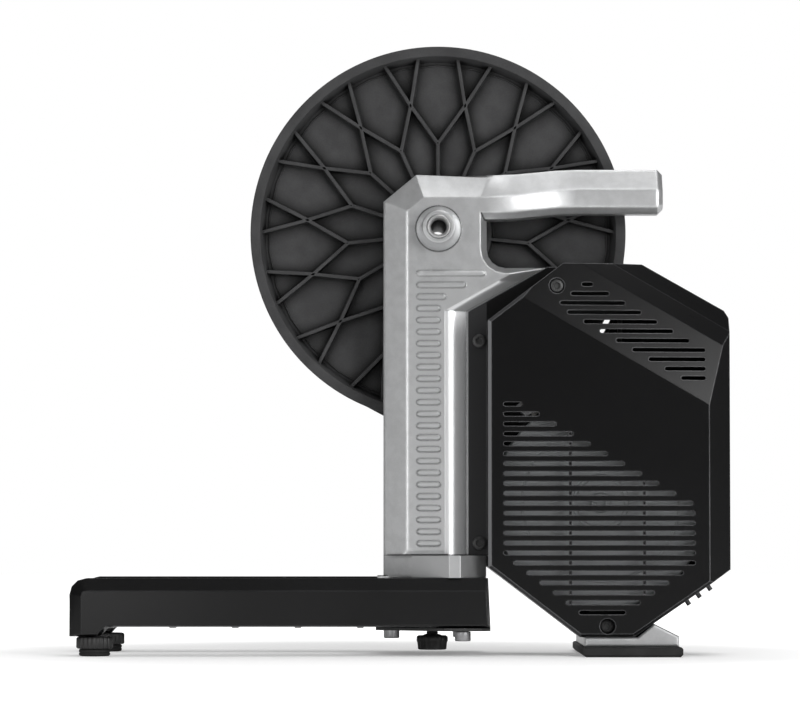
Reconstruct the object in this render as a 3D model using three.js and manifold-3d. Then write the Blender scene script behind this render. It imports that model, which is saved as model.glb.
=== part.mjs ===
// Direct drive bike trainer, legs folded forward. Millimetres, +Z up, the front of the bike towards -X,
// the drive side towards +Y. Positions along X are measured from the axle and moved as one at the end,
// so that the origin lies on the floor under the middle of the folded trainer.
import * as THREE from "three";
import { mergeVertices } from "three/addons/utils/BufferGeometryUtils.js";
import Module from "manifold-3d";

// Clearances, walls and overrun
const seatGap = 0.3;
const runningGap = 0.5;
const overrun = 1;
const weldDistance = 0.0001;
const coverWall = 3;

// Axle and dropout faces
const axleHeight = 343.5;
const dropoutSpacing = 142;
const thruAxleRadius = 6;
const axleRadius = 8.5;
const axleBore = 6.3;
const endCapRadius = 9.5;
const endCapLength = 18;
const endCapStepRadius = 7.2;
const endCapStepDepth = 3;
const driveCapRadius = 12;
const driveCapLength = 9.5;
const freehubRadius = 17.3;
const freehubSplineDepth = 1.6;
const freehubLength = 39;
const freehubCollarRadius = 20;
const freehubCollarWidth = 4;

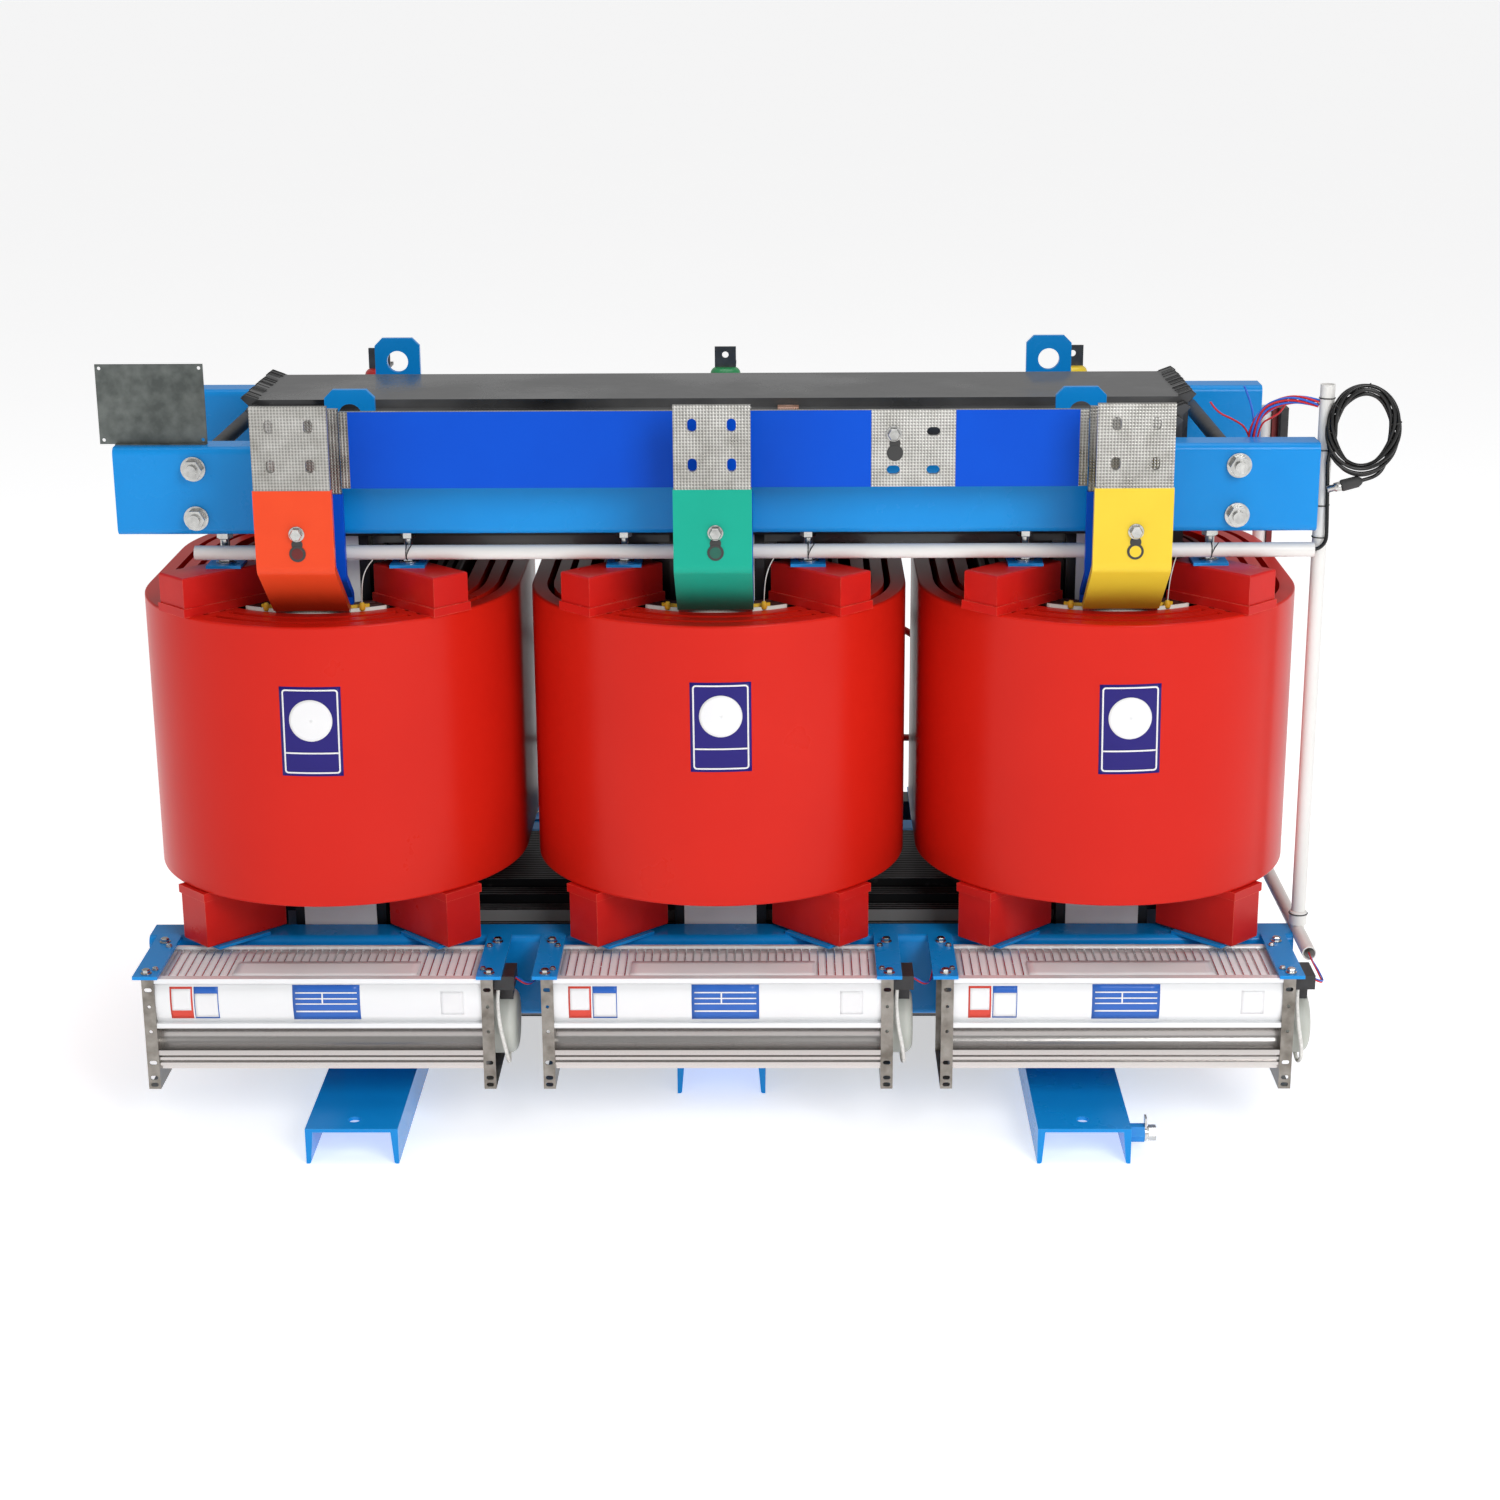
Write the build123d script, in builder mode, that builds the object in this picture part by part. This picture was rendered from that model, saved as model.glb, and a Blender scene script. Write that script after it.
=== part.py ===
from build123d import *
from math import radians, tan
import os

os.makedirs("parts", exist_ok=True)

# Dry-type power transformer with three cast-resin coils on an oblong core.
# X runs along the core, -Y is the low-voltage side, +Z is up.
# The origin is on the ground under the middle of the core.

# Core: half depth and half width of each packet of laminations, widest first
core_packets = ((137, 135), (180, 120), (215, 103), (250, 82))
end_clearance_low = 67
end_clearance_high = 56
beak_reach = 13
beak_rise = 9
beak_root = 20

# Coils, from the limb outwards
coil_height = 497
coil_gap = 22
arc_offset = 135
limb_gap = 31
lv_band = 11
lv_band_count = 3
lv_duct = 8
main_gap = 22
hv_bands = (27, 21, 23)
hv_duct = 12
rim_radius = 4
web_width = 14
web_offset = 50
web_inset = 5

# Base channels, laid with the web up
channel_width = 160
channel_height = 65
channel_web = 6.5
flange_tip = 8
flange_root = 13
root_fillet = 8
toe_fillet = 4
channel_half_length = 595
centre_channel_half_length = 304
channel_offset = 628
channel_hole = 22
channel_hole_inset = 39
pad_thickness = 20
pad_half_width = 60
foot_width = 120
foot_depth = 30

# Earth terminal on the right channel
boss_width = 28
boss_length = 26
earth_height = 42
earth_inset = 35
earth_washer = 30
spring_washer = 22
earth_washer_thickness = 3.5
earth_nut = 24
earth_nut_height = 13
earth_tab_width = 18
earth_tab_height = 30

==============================

GIVEN EXERCISE: Write out every line of the data that holds the word "scene".

WORKED ANSWER:
Reconstruct the object in this render as a 3D model using three.js and manifold-3d. Then write the Blender scene script behind this render. It imports that model, which is saved as model.glb.
Write the build123d script, in builder mode, that builds the object in this picture part by part. This picture was rendered from that model, saved as model.glb, and a Blender scene script. Write that script after it.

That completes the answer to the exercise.